06 out, 2022
No final do verão de 1972, há exatamente meio século, a SEDES – Associação para o Desenvolvimento Económico e Social (o mais conhecido “think-tank” reformista do tempo do marcelismo) divulgou ao país um documento intitulado «Portugal: o País que somos, o País que queremos ser». A primavera marcelista já se tornara um outono: Américo Tomás acabara de ser reeleito, a guerra colonial arrastava-se, a repressão recrudescia e a crise económica já espreitava.
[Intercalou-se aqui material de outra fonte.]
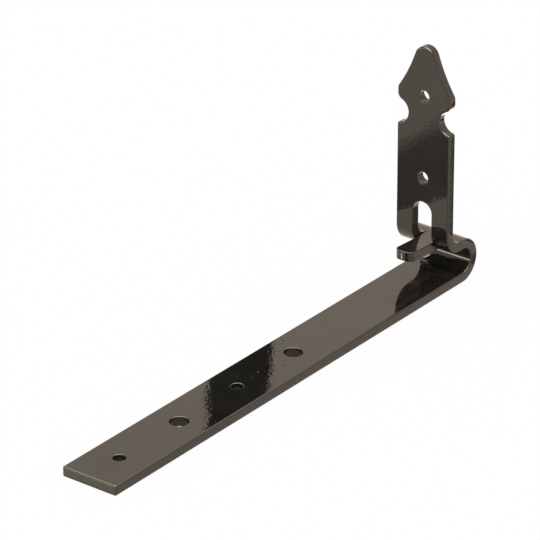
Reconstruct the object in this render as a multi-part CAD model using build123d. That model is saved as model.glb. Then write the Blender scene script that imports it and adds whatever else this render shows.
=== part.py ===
"""Turf roof hook: one flat steel bar, folded back on itself and turned up.

The strap lies on the roof along X. At its rear end the bar folds back over
itself, runs forward as a short flange and turns up into the upright that
holds the log at the eaves. A tongue sawn out of the upright stays flat and
points forward over the strap. The upright ends in a spear head.

Origin: middle of the bar's width, on the strap's underside, below the front
face of the upright. X points to the fold, Z points up. Millimetres.
"""
import os
from math import degrees, pi, sqrt

from build123d import *

# Flat bar that the whole hook is made from
bar_width = 30.0
bar_thickness = 5.0
edge_radius = 0.8
cut_rim = 0.35
end_corner_radius = 1.0

# Strap that is screwed to the roof boards, with small and large holes in turn
strap_reach = 246.4
strap_hole_pairs = 2
first_hole_from_end = 20.9
strap_hole_pitch = 41.7
small_bore = 6.0
large_bore = 9.0

# Fold at the rear, flange above the strap and bend into the upright
fold_inner_radius = 6.2
flange_flat = 2.8
bend_inner_radius = 6.0

# Upright
upright_height = 122.4
upright_bore = 6.0
lower_hole_height = 55.8
upper_hole_height = 97.5

# Tongue and the slot that it is sawn from
slot_width = 10.8
slot_top_height = 43.3
saw_gap = 0.4
tongue_end_trim = 1.6
tongue_lift = 1.2
tongue_corner_radius = 2.6
root_behind_bend = 0.8

# Spear head
notch_below_barb = 12.2
notch_radius = 6.1
shoulder_radius = 1.2
barb_height = 99.2
barb_radius = 3.8
flank_radius = 85.0
nose_radius = 5.6

# Levels and stations that follow from the bar and its bends
half_width = bar_width / 2
flange_underside = bar_thickness + 2 * fold_inner_radius
flange_top = flange_underside + bar_thickness
fold_radius = fold_inner_radius + bar_thickness
bend_radius = bend_inner_radius + bar_thickness
bend_axis_x = bend_radius
bend_axis_z = flange_underside + bend_radius
fold_axis_x = bend_axis_x + flange_flat
tongue_root = bend_axis_x + root_behind_bend
notch_height = barb_height - notch_below_barb
through = 2 * bar_thickness


def bent_bar():
    """The bar's side profile, drawn in XZ and given the bar's width."""
    with BuildPart() as bar:
        with BuildSketch(Plane.XZ):
            with BuildLine():
                Line((-strap_reach, 0), (fold_axis_x, 0))
                CenterArc((fold_axis_x, fold_radius), fold_radius, -90, 180)
                Line((fold_axis_x, flange_top), (bend_axis_x, flange_top))
                CenterArc((bend_axis_x, bend_axis_z), bend_inner_radius, 270, -90)
                Line((bar_thickness, bend_axis_z), (bar_thickness, upright_height))
                Line((bar_thickness, upright_height), (0, upright_height))
                Line((0, upright_height), (0, bend_axis_z))
                CenterArc((bend_axis_x, bend_axis_z), bend_radius, 180, 90)
                Line((bend_axis_x, flange_underside), (fold_axis_x, flange_underside))
                CenterArc((fold_axis_x, fold_radius), fold_inner_radius, 90, -180)
                Line((fold_axis_x, bar_thickness), (-strap_reach, bar_thickness))
                Line((-strap_reach, bar_thickness), (-strap_reach, 0))
            make_face()
        extrude(amount=half_width, both=True)
    return bar.part


def spear_outline():
    """The upright seen from the front: full width, notches, barbs and nose."""
    nose_z = upright_height - nose_radius
    rise = nose_z - barb_height
    span = sqrt(half_width**2 + rise**2)
    reach = flank_radius + nose_radius
    along = (reach**2 - flank_radius**2 + span**2) / (2 * span)
    out = sqrt(reach**2 - along**2)
    flank_y = (along * half_width + out * rise) / span
    flank_z = nose_z + (out * half_width - along * rise) / span
    share = nose_radius / reach
    touch = (share * flank_y, nose_z + share * (flank_z - nose_z))
    with BuildSketch(Plane.YZ) as outline:
        with BuildLine():
            Line((0, -through), (half_width, -through))
            Line((half_width, -through), (half_width, barb_height))
            RadiusArc((half_width, barb_height), touch, flank_radius)
            ThreePointArc(touch, on_nose(touch, nose_z), (0, upright_height))
            Line((0, upright_height), (0, -through))
        make_face()
        with Locations((half_width, notch_height)):
            Circle(notch_radius, mode=Mode.SUBTRACT)
        fillet(bar_edge_corners(outline)[0], shoulder_radius)
        fillet(bar_edge_corners(outline)[-1], barb_radius)
        fillet(bar_edge_corners(outline)[-2], barb_radius)
        mirror(about=Plane.YZ)
    return outline.sketch


def bar_edge_corners(outline):
    """Corners of the outline on the bar's edge, from the lowest up."""
    corners = outline.vertices().filter_by(lambda v: v.X > half_width - 0.01 and v.Y > 0)
    return corners.sort_by(Axis.Y)


def on_nose(touch, nose_z):
    """A point of the nose between its top and where the flank meets it."""
    y = touch[0] / 2
    return (y, nose_z + sqrt(nose_radius**2 - y**2))


def slot_cutter():
    """Round-topped slot through the upright and the bend, down to the root."""
    with BuildPart() as cutter:
        with BuildSketch(Plane.YZ.offset(-through)):
            bottom = (bar_thickness + flange_underside) / 2
            straight = slot_top_height - slot_width / 2 - bottom
            with Locations((0, bottom + straight / 2)):
                Rectangle(slot_width, straight)
            with Locations((0, bottom + straight)):
                Circle(slot_width / 2)
        extrude(amount=through + tongue_root)
    return cutter.part


def tongue():
    """The strip sawn from the slot, springing up a little towards its tip."""
    width = slot_width - 2 * saw_gap
    bend_length = pi / 2 * (bend_inner_radius + bar_thickness / 2)
    tip = bend_axis_z - bend_length - slot_top_height + tongue_end_trim + bend_axis_x
    spring_from = bend_axis_x - root_behind_bend
    reach = spring_from - tip
    under = reach**2 / (2 * tongue_lift)
    over = under - bar_thickness
    sweep = degrees(reach / under)
    centre = (spring_from, flange_underside + under)
    with BuildPart() as strip:
        with BuildSketch(Plane.XZ):
            with BuildLine():
                underside = CenterArc(centre, under, 270, -sweep)
                top = CenterArc(centre, over, 270 - sweep, sweep)
                Line(underside @ 1, top @ 0)
                Line(top @ 1, (tongue_root, flange_top))
                Line((tongue_root, flange_top), (tongue_root, flange_underside))
                Line((tongue_root, flange_underside), underside @ 0)
            make_face()
        extrude(amount=width / 2, both=True)
        corners = strip.edges().filter_by(GeomType.LINE).filter_by(lambda e: e.length < width / 1.5)
        fillet(corners.sort_by(Axis.X)[:2], tongue_corner_radius)
    return strip.part


def bolt_holes():
    """Holes down through the strap and back through the upright."""
    with BuildPart() as holes:
        for i in range(2 * strap_hole_pairs):
            bore = large_bore if i % 2 else small_bore
            x = first_hole_from_end - strap_reach + i * strap_hole_pitch
            with Locations((x, 0, bar_thickness / 2)):
                Cylinder(bore / 2, through)
        for z in (lower_hole_height, upper_hole_height):
            with Locations(Location((bar_thickness / 2, 0, z), (0, 90, 0))):
                Cylinder(upright_bore / 2, through)
    return holes.part


def is_rolled(face):
    """True for the bar's two broad rolled faces, flat or bent."""
    if face.geom_type == GeomType.CYLINDER:
        return abs(face.axis_of_rotation.direction.Y) > 0.99
    normal = face.normal_at(None)
    stations = (0, bar_thickness)
    on_upright = min(abs(face.center().X - x) for x in stations) < 0.01
    return abs(normal.Z) > 0.99 or (abs(normal.X) > 0.99 and on_upright)


def rim_edges(solid):
    """Edges between a rolled face and a cut one: the outline, slot and holes."""
    seen = {}
    for face in solid.faces():
        if is_rolled(face):
            for edge in face.edges():
                seen.setdefault(edge, []).append(face)
    return ShapeList(edge for edge, faces in seen.items() if len(faces) == 1)


def is_sawn(rim):
    """True for the rims of the slot and of the tongue inside it."""
    box = rim.bounding_box()
    in_width = max(box.max.Y, -box.min.Y) < slot_width / 2 + cut_rim
    return in_width and box.max.Z < slot_top_height + cut_rim


def turf_roof_hook():
    """The whole hook: outline and slot rims rounded, hole rims chamfered."""
    outline = extrude(spear_outline(), amount=2 * strap_reach, both=True)
    bar = bent_bar() & outline
    end_corners = bar.edges().filter_by(Axis.Z).group_by(Axis.X)[0]
    bar = fillet(end_corners, end_corner_radius)
    bar = bar - slot_cutter() + tongue() - bolt_holes()
    bar = fillet(rim_edges(bar).filter_by(lambda rim: not rim.is_closed and not is_sawn(rim)), edge_radius)
    bar = fillet(rim_edges(bar).filter_by(lambda rim: not rim.is_closed and is_sawn(rim)), cut_rim)
    return chamfer(rim_edges(bar).filter_by(lambda rim: rim.is_closed), cut_rim)


if __name__ == "__main__":
    os.makedirs("parts", exist_ok=True)
    hook = turf_roof_hook()
    export_step(hook, "parts/hook_bar.step")
    print("volume", round(hook.volume), "mm3, box", hook.bounding_box())
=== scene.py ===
"""Turf roof hook of black painted flat steel, on a plain white studio floor."""

from math import cos, pi, sin, sqrt

import bmesh
import bpy
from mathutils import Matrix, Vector


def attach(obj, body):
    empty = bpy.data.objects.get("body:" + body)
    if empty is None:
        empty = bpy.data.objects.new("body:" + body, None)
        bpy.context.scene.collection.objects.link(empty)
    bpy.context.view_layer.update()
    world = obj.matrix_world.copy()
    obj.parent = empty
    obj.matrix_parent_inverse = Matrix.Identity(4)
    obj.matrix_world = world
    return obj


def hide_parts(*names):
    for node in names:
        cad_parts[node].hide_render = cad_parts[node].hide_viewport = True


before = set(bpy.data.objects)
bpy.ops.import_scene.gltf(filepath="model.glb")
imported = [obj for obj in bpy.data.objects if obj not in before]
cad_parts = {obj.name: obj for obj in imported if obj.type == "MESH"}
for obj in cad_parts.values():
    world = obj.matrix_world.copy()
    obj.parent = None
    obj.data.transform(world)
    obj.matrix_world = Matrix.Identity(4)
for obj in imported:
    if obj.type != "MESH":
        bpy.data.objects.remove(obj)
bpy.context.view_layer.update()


# The hook: one piece of hot rolled flat steel, 30 x 5 mm. It is cut and
# punched flat, its burrs are rounded off, and it is then folded back on
# itself and turned up. Gloss black paint covers it all over.
mm = 0.001
bar_width, bar_thickness = 30.0 * mm, 5.0 * mm
half_width, end_corner = bar_width / 2, 1.0 * mm
rolled_rim, cut_rim, rim_facets = 0.8 * mm, 0.35 * mm, 4
weld = 0.01 * mm  # points closer than this become one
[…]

Testemunhando o desânimo geral, e querendo ao mesmo tempo rumar contra ele, os signatários da SEDES partiam de uma pergunta, “Onde estaremos e como estaremos em 1980?”, para criticarem os entraves que ensombravam Portugal no início dos anos 1970.
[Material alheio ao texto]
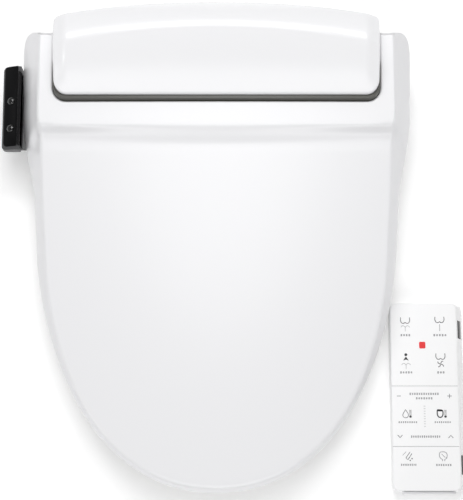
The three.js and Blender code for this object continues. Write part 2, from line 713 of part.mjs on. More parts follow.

Entre os “problemas que se agravam sem solução” avultavam a emigração, reveladora da incapacidade de o país oferecer melhores condições de vida e de trabalho a quem partia; o crescente processo inflacionista, que impactava no custo de vida; a inevitabilidade da integração económica na Europa, subsistindo a impreparação do país para a concorrência comercial internacional; a “desagregação das economias regionais”, com o “ininterrupto despovoamento de concelhos e distritos” do interior; ou a “deterioração da administração pública”, com o governo incapaz de promover “um setor público prestigiado, moralizado, atualizado e eficaz”. “Ninguém terá dificuldades”, continuava o texto, “em acrescentar nova lista de questões urgentes, que comprometem seriamente a vida nacional, de que muito se tem falado e que continuam ano a ano a esperar solução suficiente”. Por conseguinte, “o sentimento dominante no país”, ao contemplar o passado recente e o presente de então, não podia deixar de ser “a frustração pelos combates urgentes cuja necessidade foi interminavelmente discutida, por decisões que foram remendadas ou arquivadas e por objetivos recusados ou que não chegaram a ser formulados com clareza”.
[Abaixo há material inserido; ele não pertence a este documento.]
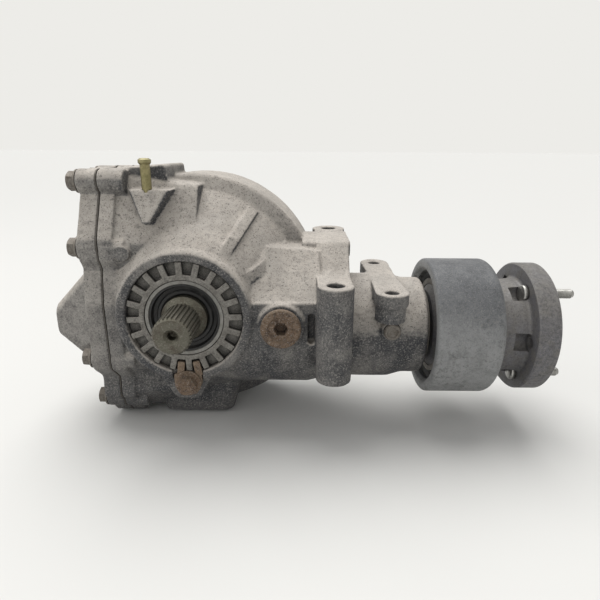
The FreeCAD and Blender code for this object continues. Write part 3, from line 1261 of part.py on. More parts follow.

Entre “recursos não aproveitados” e/ou “falta de capacidade de organização e decisão”, havia um “difundido mal-estar”, proveniente de uma constatação inelutável: “muito longe ficámos dos resultados que poderíamos ter atingido pelo progresso dos portugueses e de Portugal”. Era este o macro objetivo dos tecnocratas reformistas, humanistas e liberalizadores que a SEDES reunia. “Em última análise”, lembravam eles a Marcelo Caetano, “o verdadeiro entrave só poderá atribuir-se à baixa prioridade política que o desenvolvimento económico e social tem tido no nosso país”. E por isso, em suma, urgia “mudar radicalmente o nosso estilo de vida económica, social e política”, por ser insustentável e ruinoso “um equilíbrio nacional baseado na anemia geral, na repressão e no enfraquecimento dos diversos participantes”.
A SEDES não sabia que o Estado Novo iria cair em abril de 1974, que a democracia chegaria em 1976 e a Europa da CEE (depois da EFTA) em 1986. Se lho tivessem dito, teria talvez exultado porque, removidos os bloqueios do ultramar e da repressão, encontrada enfim a liberdade por que se clamava nas entrelinhas do manifesto de 1972, haveria condições para a resolução de (quase) todos os problemas económicos e sociais do desenvolvimento e da coesão.
Cinquenta anos passaram desde este manifesto e quase tanto já em democracia. Não obstante, se cotejarmos as citações acima feitas com o presente português, a sensação de déjà-vu é indisfarçável. A SEDES perguntava-se como estaria o país em 1980, e pergunta-se hoje (no seu recente estudo «Ambição: duplicar o PIB em 20 anos») onde estaremos em 2040. Poderá ser a repetição de um triste fado: sabermos (alguns) para onde ir, mas nunca lá conseguirmos chegar!